A spirograph consists of a planet gear that can travel inside another gear, which works as a ring gear, or outside another gear, which works as a sun gear. The planet gear can guide a pen through one of its holes to draw fascinating periodic patterns. The groups of curves made by the two respective working ways are called hypotrochoid and epitrochoid. The following figure shows a spirograph producing hypotrochoid. The gears in the figure are clipped from inspirograph.

## A Kinematical Model

From a kinematics perspective, the spirograph can be abstracted as a circle purely rolls (thus does not slip) inside or outside another fixed circle, shown as blue circles in the above figure. The teeth of gears in spirograph toys are meant to prevent slip between two circles and guarantee a pure rolling condition.

This two-circle mechanical model of spirograph can be abstracted further to a two-bar model, based on the kinematics of the moving circle. We can see the center of the moving circle actually travels on a circle, so the movement of the center can be modeled by a rotating bar pinned at the origin. The movement of the moving circle can be represented by one radius of it, which is modeled by another bar rotating about the other end of the first bar, shown as red in the above figure. The pure rolling condition is thus realized by satisfying a relation between the two angular velocities of the two bars. The relation for inside spirographs is:

$$\omega_1R_1=-\omega_2R_2,$$

and for outside spirographs is:

$$(R_1+R_2)\,\omega_1=\omega_2R_2.$$

The holes on the planet gear usually have a spiral distribution on the gear, which adjusts the radial and circumferential position of the pen as it is inserted. Here changing the radial position of a pen through the holes alters the characteristic of the curves, however, changing the circumferential position only rotates the produced curve about the its center.
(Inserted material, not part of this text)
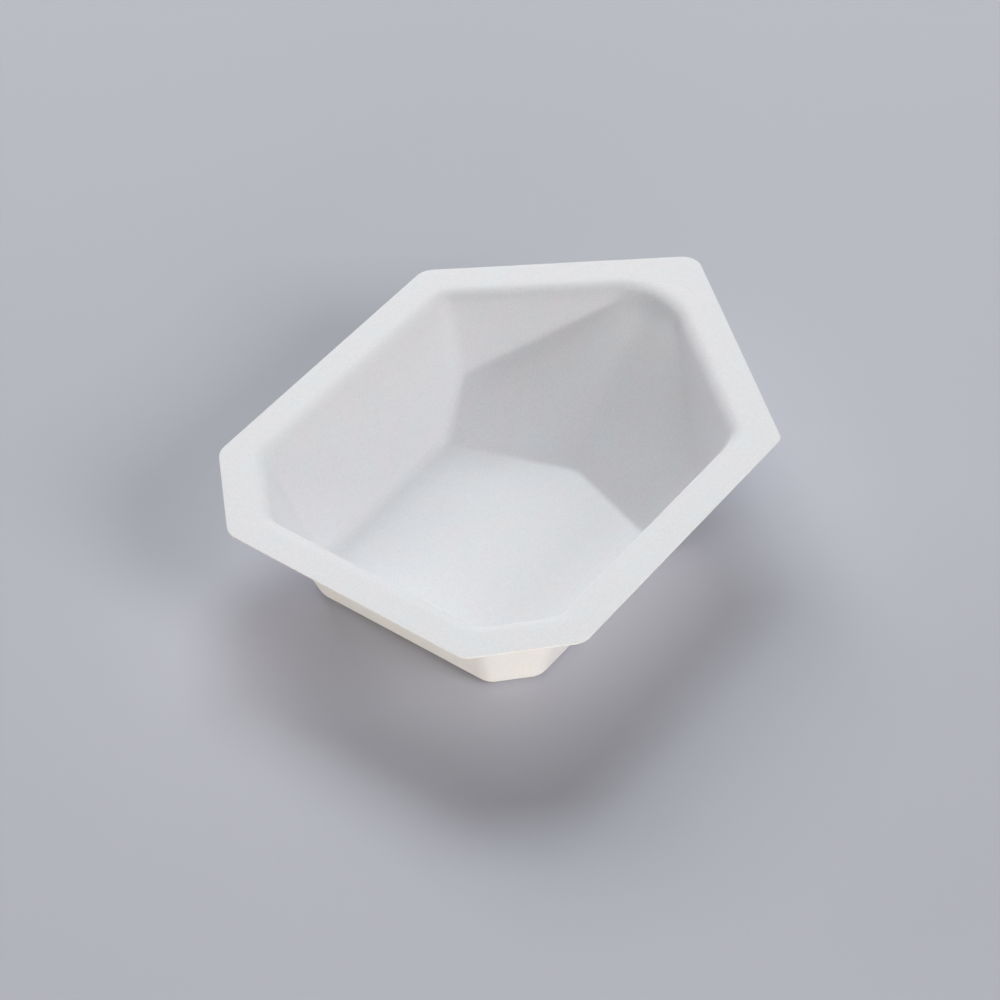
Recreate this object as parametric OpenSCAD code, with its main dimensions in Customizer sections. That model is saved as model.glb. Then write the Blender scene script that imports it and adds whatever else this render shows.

Thus, the characteristic of curves are only determined by three parameters:

- \(R_1,\)
- \(R_2,\)
- \(d,\)

where \(d\) is the radial distance of the hole that the pen is inserted to draw.

## An Abaqus Model

Thus, we have a simple two-bar system to equivalently represent a spirograph toy. It’s such a simple system that we can directly write the parametric equation of the curves. But this is a Abaqus as a hammer post, I’ll use Abaqus to model the system and make spirograph curves in Abaqus (duh…).

The source code can be found in my GitHub repo. The Python script `ComputeSpirograph.py`

builds the two-bar system and computes spirograph hypotrochoid curves . The hole which is used to insert a pen is modeled by a node placed according to a ratio \(r\) which is equal to \(d\) over \(R_2\).

To visualize the hypotrochoid curves, we need to plot the trace line of nodes which is a feature Abaqus does not provide by default. I took advantage of the annotation feature and Python scripting to draw trace line in Abaqus. The Abaqus Python script `PostProcessSpirograph.py`

processes the ODB file produced by the above script and draws spirograph curves.

## Examples

Here are three instances produced by the two scripts with the set of parameters:

- \(R_1=57\)
- \(R_2=48\)
- \(r=0.5, 0.8, 1\)

Happy hammering 🙂